The Price should never invalidate the fact. It should either be orthogonal to the fact or a Yes, and… sort of response to the fact that adds complexity to it.
Also see Credibility for how the table can keep Facts from making the setting inconsistent.
Balancing Scopes¶
One thing to watch for is to ensure that the scopes of the fact and the Price are matched. It is fine to have large vague facts, but they should be matched with equally large Prices.
A fact creating all the vampire’s traditional weaknesses, must also have an equally broad Price, encompassing many powers, maybe all the traditional vampire powers.
What are traditional powers and weaknesses are left for the individual table to decide, and is why narrow facts are often preferred.
Setting The Price¶
Any player can and should suggest Prices, but ultimately only one player gets to decide.
If the campaign fact is created by a player Demiurge, the GM gets to be the final arbiter of the Price.
If the Demiurge that creates the fact is controlled by the GM, each player rolls a die, and the highest number gets to decide on the first Price for the session.
The responsibility moves clockwise around the table for the remainder of the session.
The Demiurge spending the Logos, can refuse to pay the Price, and the fact isn’t established. Generally the players should all work together to find a Price that can be paid.
This is a cooperative game where everyone is trying to create an engaging and interesting story together, so like any situation, the Price is a negotiation with the goal of both sides to create the most interesting world to play in.
Reward¶
The first three (3) times a Campaign Fact is used, the Hero of the Demiurge that created the fact, gains a point of Favor.
This is only for facts created by player Demiurges, not for the Price associated with those facts.
After receiving three favor for a given fact, the Demiurge receives a point of Logos and the Hero no longer gains Favor when the fact appears in the game.
GM Facts¶
The players aren’t the only Demiurges with their fingers in Creation. The GM has a pool of Logos they can spend to modify Creation just as a Demiurge would.
The GM has 2 Logos per player to use each session, though the GM is encouraged to use the Prices for player facts to establish what they would like.
Assumed Facts¶
After the game has been going on for a few sessions, the group may realize that they all have been acting like some fact has been established, though in fact it has not.
The GM can either clarify that it has not been established, and thus someone could create a counter-fact, or write it down with the list of facts and move on.
It’s usually not necessary to establish that gravity exists in most campaigns, and most GMs would take it as an assumed fact along with causality and all the usual laws of physics, unless someone tried to pay Logos and establish that it doesn’t.
The sorts of facts that break play expectations about the usual laws of physics, should probably be brought up during the pitch session not several sessions into the game.
Disowned Facts¶
Sometimes a Fact a player created doesn’t end up front and
center in campaign, and a player needs the
Logos they invested in the Fact.
If all the following are true, a Fact may be disowned:
The Fact has existed for three session.
The Fact hasn’t come up in the current or previous session.
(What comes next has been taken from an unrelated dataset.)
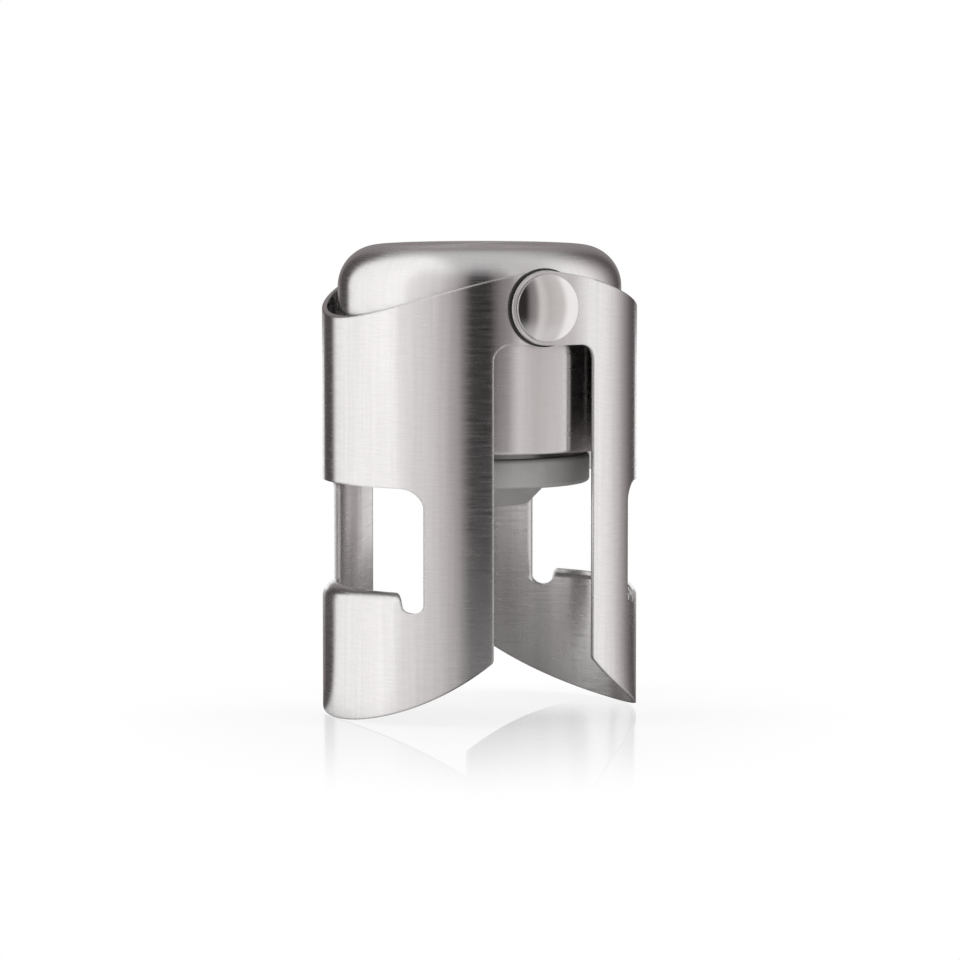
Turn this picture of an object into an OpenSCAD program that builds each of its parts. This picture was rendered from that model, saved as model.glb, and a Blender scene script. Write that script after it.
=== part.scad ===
// Stopper for sparkling wine bottles: a drawn cap, two hinged wings with hooks,
// and a sprung seal that slides inside the cap.
// Z is up, the hinge axis runs along Y, and the wing tips stand on Z = 0.

/* [Cap] */
// Outer diameter of the drawn cap
cap_d = 37.8; // [34:0.1:42]
// Rise of the cap's top above the hinge axis
cap_rise = 7.7; // [6.5:0.1:12]
// Depth of the skirt's edge below the hinge axis
skirt_drop = 19.2; // [16:0.1:22]
// Outer radius of the corner between skirt and top
cap_corner_r = 6.4; // [3:0.1:8]
// Crown of the top at its centre
cap_crown = 0.4; // [0.1:0.1:1]
// Wall of the cap
cap_wall = 0.7; // [0.5:0.05:1]

/* [Wings] */
// Sheet thickness of the wings
sheet_t = 0.65; // [0.5:0.05:0.8]
// Depth of the wing tips below the hinge axis
wing_drop = 54.8; // [50:0.1:62]
// Gap between the cap's skirt and the wings' inner face
wing_gap = 1.45; // [1.4:0.05:2]
// Radius of the round ears about the hinge axis
ear_r = 4.87; // [4.5:0.05:5.5]
// Depth of the top edge at the middle of a wing below the hinge axis
top_edge_drop = 1.8; // [0.5:0.1:4]
// Radius of the arched top edge, seen from the front
top_edge_r = 57; // [40:1:90]
// Width of the slot between the two wings
slot_w = 13.9; // [13:0.1:16]
// Radius of the slot's upper corners
slot_corner_r = 2; // [0.8:0.1:2.6]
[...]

The Fact hasn’t come up three times in play.
Disowning a fact can happen at any time during a session that meets the above criteria. Once a fact has been disowned, it acts forever more as if it was a GM Fact, and the player receives no more Favor if it were to come up in the future.
In exchange for disowning the Fact, the player gets the Logos they spent on it back. The Logos can be saved or spent immediately.